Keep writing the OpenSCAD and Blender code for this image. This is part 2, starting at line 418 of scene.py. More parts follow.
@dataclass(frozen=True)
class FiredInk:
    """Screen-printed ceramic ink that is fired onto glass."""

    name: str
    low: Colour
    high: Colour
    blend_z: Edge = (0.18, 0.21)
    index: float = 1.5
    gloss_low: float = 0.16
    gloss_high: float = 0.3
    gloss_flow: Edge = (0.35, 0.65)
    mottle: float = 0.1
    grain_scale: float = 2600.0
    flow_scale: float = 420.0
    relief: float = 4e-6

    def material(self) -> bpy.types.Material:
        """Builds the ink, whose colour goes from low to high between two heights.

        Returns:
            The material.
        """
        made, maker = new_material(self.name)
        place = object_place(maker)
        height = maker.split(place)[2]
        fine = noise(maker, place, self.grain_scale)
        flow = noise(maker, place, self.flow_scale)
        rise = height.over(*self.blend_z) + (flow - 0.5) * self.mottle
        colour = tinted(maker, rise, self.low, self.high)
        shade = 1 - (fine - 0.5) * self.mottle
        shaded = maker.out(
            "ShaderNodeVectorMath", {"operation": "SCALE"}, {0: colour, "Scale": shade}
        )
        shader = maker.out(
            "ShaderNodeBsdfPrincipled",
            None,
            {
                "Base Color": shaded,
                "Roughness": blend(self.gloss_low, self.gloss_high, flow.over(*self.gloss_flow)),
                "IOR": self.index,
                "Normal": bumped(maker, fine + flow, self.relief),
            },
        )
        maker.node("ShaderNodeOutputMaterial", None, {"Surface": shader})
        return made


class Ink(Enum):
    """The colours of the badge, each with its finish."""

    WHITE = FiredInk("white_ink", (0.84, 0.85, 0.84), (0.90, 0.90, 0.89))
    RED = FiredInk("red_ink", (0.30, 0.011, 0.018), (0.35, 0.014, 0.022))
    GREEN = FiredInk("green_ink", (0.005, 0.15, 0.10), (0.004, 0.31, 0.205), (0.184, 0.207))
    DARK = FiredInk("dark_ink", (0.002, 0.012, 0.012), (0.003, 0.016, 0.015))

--

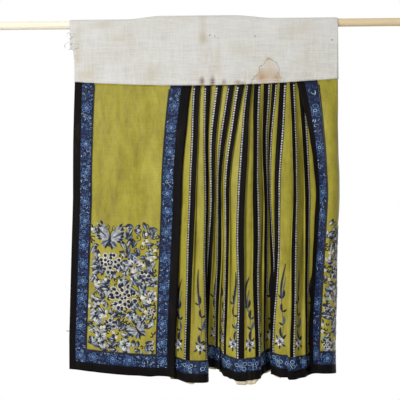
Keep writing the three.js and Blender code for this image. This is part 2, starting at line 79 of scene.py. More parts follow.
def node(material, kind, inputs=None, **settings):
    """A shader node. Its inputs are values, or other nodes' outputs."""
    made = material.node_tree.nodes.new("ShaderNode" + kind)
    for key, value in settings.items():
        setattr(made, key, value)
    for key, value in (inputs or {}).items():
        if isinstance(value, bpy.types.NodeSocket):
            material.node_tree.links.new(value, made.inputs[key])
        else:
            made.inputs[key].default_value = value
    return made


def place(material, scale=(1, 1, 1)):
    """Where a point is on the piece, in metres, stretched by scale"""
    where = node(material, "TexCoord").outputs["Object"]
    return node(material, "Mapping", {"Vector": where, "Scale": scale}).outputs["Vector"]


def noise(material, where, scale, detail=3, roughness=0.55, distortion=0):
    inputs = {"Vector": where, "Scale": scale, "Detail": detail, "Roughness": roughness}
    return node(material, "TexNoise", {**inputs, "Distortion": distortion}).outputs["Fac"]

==

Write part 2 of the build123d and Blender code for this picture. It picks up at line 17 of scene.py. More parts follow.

▶ _Problem to solve_
Retype precisely, and only, the span of lines that opens at the line containing "Keep writing the OpenSCAD" and closes at the line containing "(0.003, 0.016, 0.015))", both inclusive.

▶ _Output for this exercise_
Keep writing the OpenSCAD and Blender code for this image. This is part 2, starting at line 418 of scene.py. More parts follow.
@dataclass(frozen=True)
class FiredInk:
    """Screen-printed ceramic ink that is fired onto glass."""

    name: str
    low: Colour
    high: Colour
    blend_z: Edge = (0.18, 0.21)
    index: float = 1.5
    gloss_low: float = 0.16
    gloss_high: float = 0.3
    gloss_flow: Edge = (0.35, 0.65)
    mottle: float = 0.1
    grain_scale: float = 2600.0
    flow_scale: float = 420.0
    relief: float = 4e-6

    def material(self) -> bpy.types.Material:
        """Builds the ink, whose colour goes from low to high between two heights.

        Returns:
            The material.
        """
        made, maker = new_material(self.name)
        place = object_place(maker)
        height = maker.split(place)[2]
        fine = noise(maker, place, self.grain_scale)
        flow = noise(maker, place, self.flow_scale)
        rise = height.over(*self.blend_z) + (flow - 0.5) * self.mottle
        colour = tinted(maker, rise, self.low, self.high)
        shade = 1 - (fine - 0.5) * self.mottle
        shaded = maker.out(
            "ShaderNodeVectorMath", {"operation": "SCALE"}, {0: colour, "Scale": shade}
        )
        shader = maker.out(
            "ShaderNodeBsdfPrincipled",
            None,
            {
                "Base Color": shaded,
                "Roughness": blend(self.gloss_low, self.gloss_high, flow.over(*self.gloss_flow)),
                "IOR": self.index,
                "Normal": bumped(maker, fine + flow, self.relief),
            },
        )
        maker.node("ShaderNodeOutputMaterial", None, {"Surface": shader})
        return made


class Ink(Enum):
    """The colours of the badge, each with its finish."""

    WHITE = FiredInk("white_ink", (0.84, 0.85, 0.84), (0.90, 0.90, 0.89))
    RED = FiredInk("red_ink", (0.30, 0.011, 0.018), (0.35, 0.014, 0.022))
    GREEN = FiredInk("green_ink", (0.005, 0.15, 0.10), (0.004, 0.31, 0.205), (0.184, 0.207))
    DARK = FiredInk("dark_ink", (0.002, 0.012, 0.012), (0.003, 0.016, 0.015))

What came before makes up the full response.